We have had to reinvent ourselves several times to stay in business. In the beginning I specialised in cashmere and in hand intarsia for the wealthy in Japan and in the USA. Then the focus was accessories before we built up our hand knitting business with 240 hand knitters up and down the country. Now our focus is very much knitting on our own machines, building up our own manufacturing in Scotland making Scottish/British inspired knitwear for a modern way of life. At present our fairisle and tweed patterns are hugely popular. Colour is so important after all these years of wearing black; as is sustainability and how it is made. So, we tick all the right boxes now. It feels good to be back in fashion and in demand again.
5. What excites you about the future of the textiles industry?
Although Brexit is very stressful due to the uncertainty of what will happen and knowing exactly what to do to look after our customers in Europe. What has been very good for us is the very weak Pound. Suddenly in the UK we are able to manufacture at a price that is affordable to both the home and export markets. As more and more people look to slow fashion, they want to know where and how we make it and that we use only natural fibres. So, manufacturers such as us in the UK have become popular again.6. Are there any exciting projects in the pipeline that you can tell us about?
Yes, we are building up and expanding our new knitting factory called “Woolly Towers” – a subsidiary of ERIBÉ.
7. What was your first experience of the industry and how did you get to where you are?
After studying textile design in the Scottish Borders – I always knew I wanted to set up my own business. So, with that in mind I did a crash course in business for six months. As part of that I knitted my own new collection and used it to do market research. This was my very first experience of selling. I traveled to London on the overnight bus and tramped the streets of London to find my first customers. I managed to sell to a few retailers. It was a very hard learning curve. Customers don’t always want to pay. I learnt very quickly that the UK was a difficult market with a lot of competition. Most retailers could only place small orders. After doing more market research and going on the road again I discovered that I could sell to larger customers overseas (first in the USA, then Japan).
As a tiny company receiving larger orders from bigger customers who can pay quickly and reliably was the best way forward. It meant less paperwork and as a one man band, meant I could focus on design and delivery more easily.
8. What does a typical day look like for you?
If I am at home, my alarm goes off around 6am. I like to take time to think about the coming day, walk round our garden and feed the birds. Make breakfast for whoever is in the house at the time (always my husband and often guests).
Often, I quickly check emails to see if anything needs answering before I leave home.
I leave for work anytime between 8am and 8.30am and prefer to cycle from Galashiels to Melrose (5.5 miles).
Once emails have been completed (never ending work) I focus on the job of the moment: design / sales and our customers / travel plans / the business / our team / knitting events.
I cycle home sometime between 5.30 – 7pm depending on how much needs doing.

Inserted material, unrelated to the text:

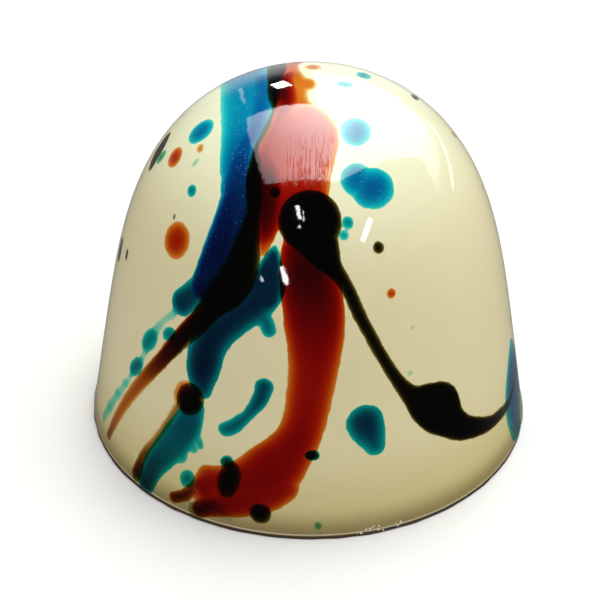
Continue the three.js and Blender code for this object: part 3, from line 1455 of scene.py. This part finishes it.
@dataclass(frozen=True)
class CameraView:
    """The camera: where it looks from, and at what.

    Attributes:
        away: Distance from what it looks at, in metres.
        rise: Its angle above the horizon, in degrees.
        roll: Its turn about its own line of sight, in degrees.
        aim: What it looks at, in metres.
        lens: Focal length, in millimetres.
        nearest: Nearest distance that it sees, in metres.
    """

    away: float = 0.130
    rise: float = 34.217
    roll: float = 0.55
    aim: tuple[float, float, float] = (-0.000603, 0.0, 0.007842)
    lens: float = 122.8
    nearest: float = 0.01

    def place(self) -> None:
        """Makes the camera and gives it to the scene."""
        rise, roll = math.radians(self.rise), math.radians(self.roll)
        back = Vector((0, -math.cos(rise), math.sin(rise)))
        up = Vector((0, math.sin(rise), math.cos(rise)))
        right = Vector((1, 0, 0))
        turned_right = math.cos(roll) * right + math.sin(roll) * up
        turned_up = math.cos(roll) * up - math.sin(roll) * right
        data = bpy.data.cameras.new("camera")
        data.lens = self.lens
        data.clip_start = self.nearest
        camera = bpy.data.objects.new("camera", data)
        facing = Matrix((turned_right, turned_up, back)).transposed().to_4x4()
        camera.matrix_world = Matrix.Translation(Vector(self.aim) + back * self.away) @ facing
        bpy.context.scene.collection.objects.link(camera)
        bpy.context.scene.camera = camera


@dataclass(frozen=True)
class Panel:
    """The wide panel overhead whose reflection lies on the crown.

    Its edges are places on a level sheet one unit above the bonbon: across is +X and back is +Y.

    Attributes:
        left: Place of its left edge straight above.
        left_lean: How far that edge moves across for each unit back.
        near: Place of its near edge.
        near_rise: How far the near edge draws back for each unit across, right of near_turn.
        near_turn: Where the near edge starts to draw back.
        far: Place of its far edge, left of far_open.
        far_open: Where the far edge opens on to the bright room behind.
        radiance: Its brightness at its left end and in its middle.
        right_share: Share of that brightness at its right.
        near_share: Share of its brightness that it has along the near edge.
        fade_back: How far behind the near edge it is at its brightest.
        glow: Brightness of the room behind it.
        brightest: Place across where it is at its brightest.
        dim_right: Places across where its right end starts to dim and is dimmest.
        glow_fade: Places across where the room's glow starts to fade and is gone.
        glow_end: Place back where the glow ends, and how softly.
        softness: How soft its left and near edges are.
        far_softness: How soft its far edge is.
        open_softness: How soft the end of the glow is at far_open.
    """

    left: float = -0.55
    left_lean: float = -0.11
    near: float = -0.31
    near_rise: float = 0.9
    near_turn: float = 0.28
    far: float = 0.9
    far_open: float = 0.04
    radiance: tuple[float, float] = (4.0, 13.0)
    right_share: float = 0.62
    near_share: float = 0.65
    fade_back: float = 0.75
    glow: float = 4.5
    brightest: float = 0.08
    dim_right: tuple[float, float] = (0.18, 0.42)
    glow_fade: tuple[float, float] = (1.6, 3.6)
    glow_end: tuple[float, float] = (4.5, 1.5)
    softness: float = 0.012
    far_softness: float = 0.02
    open_softness: float = 0.03

    LOWEST = 0.03  # rise, as a share of straight up, below which the sheet isn't seen

    def wire(self, wiring: Wiring, way: bpy.types.NodeSocket) -> bpy.types.NodeSocket:
        """Wires the panel's brightness by direction.

        Args:
            wiring: The world's wiring.
            way: Direction looked along.

        Returns:
            The brightness.
        """
        parts = wiring.add("ShaderNodeSeparateXYZ", {0: way}).outputs
        rise = wiring.math("MAXIMUM", parts[2], self.LOWEST)
        across = wiring.math("DIVIDE", parts[0], rise)
        back = wiring.math("DIVIDE", parts[1], rise)
        seen = wiring.math("GREATER_THAN", parts[2], self.LOWEST)
        beyond = wiring.step(back, self.far, self.far_softness)
        before = wiring.math("SUBTRACT", 1.0, beyond)
        panel = wiring.math("MULTIPLY", self.wire_panel(wiring, across, back), before)
        glow = wiring.math("MULTIPLY", self.wire_glow(wiring, across, back), beyond)
        return wiring.math("MULTIPLY", seen, wiring.math("ADD", panel, glow))

    def wire_panel(
        self, wiring: Wiring, across: bpy.types.NodeSocket, back: bpy.types.NodeSocket
    ) -> bpy.types.NodeSocket:
        """Wires the panel itself, as if it had no far edge.

        Args:
            wiring: The world's wiring.
            across: Place across the sheet.
            back: Place back on the sheet.

        Returns:
            Its brightness.
        """
        leaned = wiring.math("MULTIPLY_ADD", back, -self.left_lean, across)
        past = wiring.math("MAXIMUM", wiring.math("SUBTRACT", across, self.near_turn), 0.0)
        drawn = wiring.math("MULTIPLY_ADD", past, -self.near_rise, back)
        return wiring.product(
            wiring.step(leaned, self.left, self.softness),
            wiring.step(drawn, self.near, self.softness),
            wiring.ramp(across, self.left, self.brightest, *self.radiance),
            wiring.ramp(across, *self.dim_right, 1.0, self.right_share),
            wiring.ramp(drawn, self.near, self.near + self.fade_back, self.near_share, 1.0),
        )

    def wire_glow(
        self, wiring: Wiring, across: bpy.types.NodeSocket, back: bpy.types.NodeSocket
    ) -> bpy.types.NodeSocket:
        """Wires the glow of the room behind the panel.

        Args:
            wiring: The world's wiring.
            across: Place across the sheet.
            back: Place back on the sheet.

        Returns:
            Its brightness.
        """
        return wiring.product(
            wiring.step(across, self.far_open, self.open_softness),
            wiring.ramp(across, *self.glow_fade, self.glow, 0.0),
            wiring.math("SUBTRACT", 1.0, wiring.step(back, *self.glow_end)),
        )


@dataclass(frozen=True)
class Studio:
    """The floor, the room and the lamps around the bonbon. Sizes in metres.

    Attributes:
        floor_size: Half the floor's side.
        surroundings: Brightness of the room as matt surfaces see it.
        gloom: Brightness of most of the room, as gloss reflects it.
        back_wall: Brightness that low surroundings behind add to that, and straight behind.
        low: Rise below which the wall behind is seen, as a share of straight up, and its softness.
        around: Where the wall starts towards the back, as a share of straight back, and its softness.
        behind: Where its brightest part starts, and its softness.
        backdrop: Colour of the room as the camera sees it.
        lamps: The lamps.
    """

    floor_size: float = 1.5
    surroundings: float = 0.395
    gloom: float = 0.04
    back_wall: tuple[float, float] = (0.15, 0.6)
    low: tuple[float, float] = (0.2, 0.15)
    around: tuple[float, float] = (0.45, 0.4)
    behind: tuple[float, float] = (0.95, 0.05)
    backdrop: Color = (0.98, 0.98, 0.975)
    lamps: tuple[Lamp, ...] = (
        Lamp("key", 132, 77, (0.34, 0.26), 5.35, Reach.SOFT_LIGHT, 0.36, (0.98, 1.0, 0.985)),
        Lamp("fill on the left", -70, 50, (0.2, 0.2), 0.3, Reach.SOFT_LIGHT, 0.4, (0.98, 1.0, 0.98)),
        Lamp("window pane on the drop", -11.8, 50.5, (0.012, 0.045), 26.0, roll=16),
        Lamp("second pane", -6.8, 48.5, (0.003, 0.034), 26.0, roll=8),
        Lamp("low pane", -9.0, 42.0, (0.004, 0.009), 26.0),
        Lamp("window behind", -170.2, 26.7, (0.023, 0.036), 30.0, roll=8),
        Lamp("low window", -15.9, 16.1, (0.012, 0.043), 28.0, roll=33),
        Lamp("window to the right", 41.9, 34, (0.016, 0.076), 24.0, roll=-48),
        Lamp("slit on the left", -158, 22.3, (0.005, 0.11), 1.5, roll=-23),
        Lamp("spark on the left", -29.1, 12.5, (0.0025, 0.016), 20.0, roll=44),
        Lamp("strip on the right", 132, 8, (0.17, 0.012), 3.0),
    )

    def make(self, unevenness: Unevenness) -> None:
        """Builds the floor, the world, the lamps and the camera.

        Args:
            unevenness: The effect for the floor's cloudiness.
        """
        self.lay_floor(unevenness)
        self.make_world()
        for lamp in self.lamps:
            lamp.place(Vector((0, 0, CAD_BOX[1][2] / 2)))
        CameraView().place()
        bpy.context.scene.view_settings.view_transform = "Standard"

    def lay_floor(self, unevenness: Unevenness) -> None:
        """Lays the floor that the bonbon stands on.

        Args:
            unevenness: The effect for its cloudiness.
        """
        bm = bmesh.new()
        bmesh.ops.create_grid(bm, x_segments=4, y_segments=4, size=self.floor_size)
        mesh = bpy.data.meshes.new("floor")
        bm.to_mesh(mesh)
        bm.free()
        mesh.materials.append(PaleFloor().make(unevenness))
        floor = bpy.data.objects.new("floor", mesh)
        floor.visible_glossy = False
        bpy.context.scene.collection.objects.link(floor)

    def make_world(self) -> None:
        """Makes the room: even for matt surfaces; for gloss dark, with the panel and a light wall behind."""
        world = bpy.data.worlds.new("room")
        world.use_nodes = True
        bpy.context.scene.world = world
        wiring = Wiring(world.node_tree)
        way = wiring.add("ShaderNodeTexCoord", {}).outputs["Generated"]
        parts = wiring.add("ShaderNodeSeparateXYZ", {0: way}).outputs
        low = wiring.math("SUBTRACT", 1.0, wiring.step(parts[2], *self.low))
        around = wiring.math("MULTIPLY", wiring.step(parts[1], *self.around), self.back_wall[0])
        behind = wiring.math("MULTIPLY", wiring.step(parts[1], *self.behind), self.back_wall[1])
        wall = wiring.math("MULTIPLY", low, wiring.math("ADD", around, behind))
        room = wiring.math("ADD", wiring.math("ADD", wall, self.gloom), Panel().wire(wiring, way))
        path = wiring.add("ShaderNodeLightPath", {})
        matt = rgba((self.surroundings,) * 3)
        seen = wiring.mix(path.outputs["Is Glossy Ray"], matt, room)
        seen = wiring.mix(path.outputs["Is Camera Ray"], seen, rgba(self.backdrop))
        wiring.feed(world.node_tree.nodes["Background"], {"Color": seen})


# ---------------------------------------------------------------- the bonbon


def main() -> None:
    """Builds the bonbon's pieces and the studio around it."""
    logging.basicConfig(level=logging.INFO, format="%(name)s: %(message)s")
    outline = Outline(*CAD_BOX)
    unevenness = Unevenness()
    Shell(outline).make(IvoryShell().make(unevenness, Film(), PearlSpecks()))
    ClosingLayer(outline.base_radius + ClosingLayer.OVERLAP).make(ScrapedChocolate().make(unevenness))
    Crumbs(outline).make(IvoryCrumbs().make(unevenness))
    Studio().make(unevenness)


if __name__ == "__main__":
    main()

In the evening, I enjoy walking with my sister in law (with her dogs) or enjoying the piano that my husband plays as he rehearses.9. What would you say is your greatest achievement so far?
One of the most memorable achievements for ERIBÉ was when we won the UKFT Award and met HRH The Princess Royal. For us, as a small company, it felt as if we were recognised as a serious business. It put us on the map in the UK as a brand with a future. It helped my team and helped our customers too. We are forever grateful for those Awards.
10. What has been the greatest hurdle you have faced in your career and how did you overcome it?
A German distributor placed a large order with us and did not pay despite bank checks etc. Luckily, I only shipped out half the order as a precaution. The day after shipping I received a phone call from another supplier saying they had not been paid and were suspicious of this distributor. I borrowed money from a German friend to keep us afloat. The local newspaper did an article on our mishap and advertised the sale we did to sell everything off quickly.
We lost a business year and had to work very hard to recover; all hardships and difficulties have only made us stronger.11. If you had an extra hour in the day, how would you spend it?
I would like to hand write letters to my friends and family who are scattered around the world.12. What’s the best piece of advice you’ve ever been given?
When a serious problem arises: Look for an opportunity – whatever it is. Turn the problem into something positive.13. What would be your advice to anyone looking to achieve a similar career to you?
Learn by doing and asking questions. Always do market research before starting or trying something out. Never give up, textiles is like being in a boat riding high on a wave and then slowly down again, and then up high once more. Just like slow moving waves with a few storms in between. So you need perseverance and a determination to learn and to succeed. Life is never boring and always very interesting and you meet so many wonderful people.